WHAT THE TASK ASKS:
Copy out all the lines where "model" shows up.

DATA EXTRACT:
● ● ● ● ● ● ●
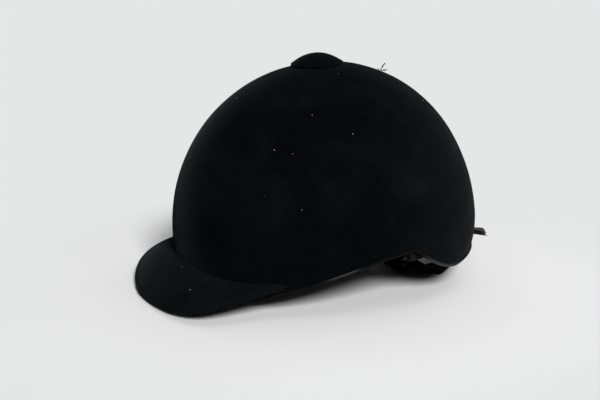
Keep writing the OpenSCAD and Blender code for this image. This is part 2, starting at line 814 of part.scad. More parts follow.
// Slider: takes both straps in one slot and carries the chin strap's bar
module strap_slider(side) {
    ear_reach = strap_drop - slider_top - slider_length;
    color(plastic_colour) flap_place(side) translate([0, slider_y(side), 0]) {
        difference() {
            translate([-slider_top - slider_length, -slider_half, -slider_depth])
                cube([slider_length, 2 * slider_half, 2 * slider_depth]);
            translate([-slider_top - 9, ear_wall - slider_half, -webbing / 2 - slot_gap])
                cube([10, 2 * (slider_half - ear_wall), webbing + 2 * slot_gap]);
        }
        for (s = [-1, 1])
            translate([-strap_drop, s * (slider_half - ear_wall / 2), pivot_rise])
                rotate([90, 0, 0]) linear_extrude(height = ear_wall, center = true) {
                    circle(r = bar_radius + 1);
                    translate([0, -bar_radius - 1])
                        square([ear_reach + 1, 2 * bar_radius + 2]);
                }
        translate([-strap_drop, 0, pivot_rise]) rotate([90, 0, 0])
            cylinder(r = bar_radius, h = 2 * slider_half - 1, center = true);
    }
}

module strap_slider_left() {
    strap_slider(1);
}

module strap_slider_right() {
    strap_slider(-1);
}

// Frame of a folded chin strap: on its bar, x running back along the straps
module chin_place(side) {
    flap_place(side) translate([-strap_drop, slider_y(side), pivot_rise]) children();
}

// Eye of the chin strap and its first run, which leaves over the eye's top
module chin_run(length) {
    rotate([90, 0, 0]) difference() {
        cylinder(r = eye_outer, h = chin_width, center = true);
        cylinder(r = eye_inner, h = chin_width + 2, center = true);
    }
    translate([0.3, -chin_width / 2, eye_inner]) cube([length - 0.3, chin_width, webbing]);
}

socket_start = 15;
socket_floor = 0.4;
tail_slot = 8;
module chin_strap_left() {
    color(webbing_colour) chin_place(1) chin_run(socket_start + tail_slot);
}

module rounded_plate(length, width, height, corner) {
    linear_extrude(height = height) {
        translate([corner, -width / 2]) square([length - 2 * corner, width]);
        translate([0, corner - width / 2]) square([length, width - 2 * corner]);
        for (x = [corner, length - corner], y = [corner - width / 2, width / 2 - corner])
            translate([x, y]) circle(r = corner);
    }
}

// Socket of the side-release buckle: strap slot, prong chamber, side windows
prong_depth = 3.2;
chamber_floor = 2.4;
module buckle_socket() {
    chamber = socket_length - tail_slot - 2.5;
    window = 9;
    color(plastic_colour) chin_place(1) translate([socket_start, 0, socket_floor])
        difference() {
            rounded_plate(socket_length, socket_width, socket_depth, 3);
            translate([-1, -chin_width / 2 - 0.3, eye_inner - socket_floor - slot_gap])
                cube([tail_slot + 1.5, chin_width + 0.6, webbing + 2 * slot_gap]);
            translate([socket_length - chamber, -10.5, chamber_floor])
                cube([chamber + 1, 21, mouth_height]);
            translate([socket_length - chamber + 5, -socket_width, chamber_floor - 0.6])
                cube([window, 2 * socket_width, mouth_height + 1.2]);
            for (s = [-1, 1])
                translate([socket_length - chamber + 5 + window / 2, s * (socket_width / 2 + 9), -1])
                    cylinder(r = 10.5, h = socket_depth + 2);
        }
}

// Spare length of the right chin strap, folded to and fro over its first run
fold_gap = 0.6;
plug_gap = 1.65;
fold_pitch = webbing + fold_gap;
layer_2 = eye_inner + 2 * fold_pitch;
layer_3 = layer_2 + webbing + plug_gap;
plug_base = 12;
plug_start = fold_length - 8;

module fold_turn(x, z, gap, direction) {
    translate([x, 0, z + gap / 2]) rotate([90, 0, 0])
        linear_extrude(height = chin_width, center = true) intersection() {
            difference() {
                circle(r = gap / 2 + webbing);
                circle(r = gap / 2);
            }
            translate([direction > 0 ? 0 : -10, -10]) square([10, 20]);
        }
}

module fold_layer(from, to, z) {
    translate([from, -chin_width / 2, z]) cube([to - from, chin_width, webbing]);
}

module chin_strap_right() {
    far = fold_length - 2;
    near = 5;
    color(webbing_colour) chin_place(-1) {
        chin_run(far);
        fold_turn(far, eye_inner + webbing, fold_gap, 1);
        fold_layer(near, far, eye_inner + fold_pitch);
        fold_turn(near, eye_inner + fold_pitch + webbing, fold_gap, -1);
        fold_layer(near, far, layer_2);
        fold_turn(far, layer_2 + webbing, plug_gap, 1);
        fold_layer(plug_start - 7, far, layer_3);
    }
}

// Elastic keeper round the folds
module chin_strap_keeper() {
    keeper = 0.5;
    half = chin_width / 2 + 0.2;
    bottom = eye_inner - 0.15;
    top = layer_2 + webbing + 0.15;
    color(webbing_colour) chin_place(-1) translate([18, 0, 0]) difference() {
        translate([0, -half - keeper, bottom - keeper])
            cube([7, 2 * (half + keeper), top - bottom + 2 * keeper]);
        translate([-1, -half, bottom]) cube([9, 2 * half, top - bottom]);
    }
}

// Plug of the buckle: a slotted base, a middle tongue and two sprung prongs
module buckle_plug() {
    floor_z = layer_3 - 0.7;
    base_depth = 4;
    prong_floor = floor_z + 0.2;
    color(plastic_colour) chin_place(-1) {
        difference() {
            translate([plug_start - plug_base, 0, floor_z])
                rounded_plate(plug_base, 24, base_depth, 1.5);
            translate([plug_start - 8, -chin_width / 2 - 0.3, layer_3 - slot_gap])
                cube([9, chin_width + 0.6, webbing + 2 * slot_gap]);
        }
        translate([0, 0, prong_floor]) linear_extrude(height = prong_depth) {
            translate([plug_start - plug_base - 16, -2.5]) square([17, 5]);
            for (s = [-1, 1])
                polygon([for (p = [[1, 9.5], [-6, 9], [-11, 11.6], [-14, 12.4], [-17, 10.6],
                    [-19.5, 8.2], [-19, 6.6], [-13, 7.2], [-6, 6.2], [1, 6.8]])
                    [plug_start - plug_base + p[0], s * p[1]]]);
        }
    }
}

velvet_front_panel();
velvet_side_panel_left();
velvet_side_panel_right();
velvet_ear_panel_left();
velvet_ear_panel_right();
velvet_rear_panel();
edge_binding();
outer_shell();
impact_liner();
crown_lining();
sweatband();
button_cover();
button_core();
button_rivet();
button_washer();
peak_core();
peak_cover();
peak_lining();
peak_edge_binding();
bow_loops();
bow_knot();
bow_tails();
nape_band();
nape_band_studs();
front_hanger_left();
rear_hanger_left();
front_hanger_right();
rear_hanger_right();
hanger_rivets();
front_strap_left();
rear_strap_left();
strap_slider_left();
chin_strap_left();
buckle_socket();
front_strap_right();
rear_strap_right();
strap_slider_right();
chin_strap_right();
chin_strap_keeper();
buckle_plug();
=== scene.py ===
"""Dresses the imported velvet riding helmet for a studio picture.

Sizes in the classes are millimetres in the hat's own frame, as a hatter takes
them: x to the wearer's left, y to the back, z up from the crown's widest line,
angles in degrees from the front round over the left ear. Every mesh is built in
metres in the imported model's frame.
"""

from __future__ import annotations

import logging
import math
from dataclasses import dataclass, field
from enum import Enum
from typing import Any, Sequence

import bpy
import numpy as np
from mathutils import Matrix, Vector


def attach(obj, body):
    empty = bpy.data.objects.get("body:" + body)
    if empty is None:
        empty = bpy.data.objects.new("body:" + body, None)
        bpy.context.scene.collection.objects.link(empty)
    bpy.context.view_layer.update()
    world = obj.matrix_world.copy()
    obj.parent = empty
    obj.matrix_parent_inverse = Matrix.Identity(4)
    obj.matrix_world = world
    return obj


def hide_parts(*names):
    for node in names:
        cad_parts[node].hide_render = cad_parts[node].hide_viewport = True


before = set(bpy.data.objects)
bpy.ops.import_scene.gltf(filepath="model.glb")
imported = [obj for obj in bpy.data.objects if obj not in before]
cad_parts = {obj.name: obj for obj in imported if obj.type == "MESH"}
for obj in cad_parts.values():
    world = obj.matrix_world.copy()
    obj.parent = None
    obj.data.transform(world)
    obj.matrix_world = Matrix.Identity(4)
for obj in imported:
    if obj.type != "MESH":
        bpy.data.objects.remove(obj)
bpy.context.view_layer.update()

log = logging.getLogger("riding_helmet")
Array = np.ndarray
Colour = tuple[float, float, float, float]
Node, Socket, NodeTree = bpy.types.Node, bpy.types.NodeSocket, bpy.types.NodeTree
Piece, Finish = bpy.types.Object, bpy.types.Material
FLOAT, COLOUR, VECTOR = "NodeSocketFloat", "NodeSocketColor", "NodeSocketVector"
GEOMETRY = "NodeSocketGeometry"
MM = 0.001
SHARP = 42.0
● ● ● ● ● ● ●
CORRECT RESULT:
metres in the imported model's frame.
bpy.ops.import_scene.gltf(filepath="model.glb")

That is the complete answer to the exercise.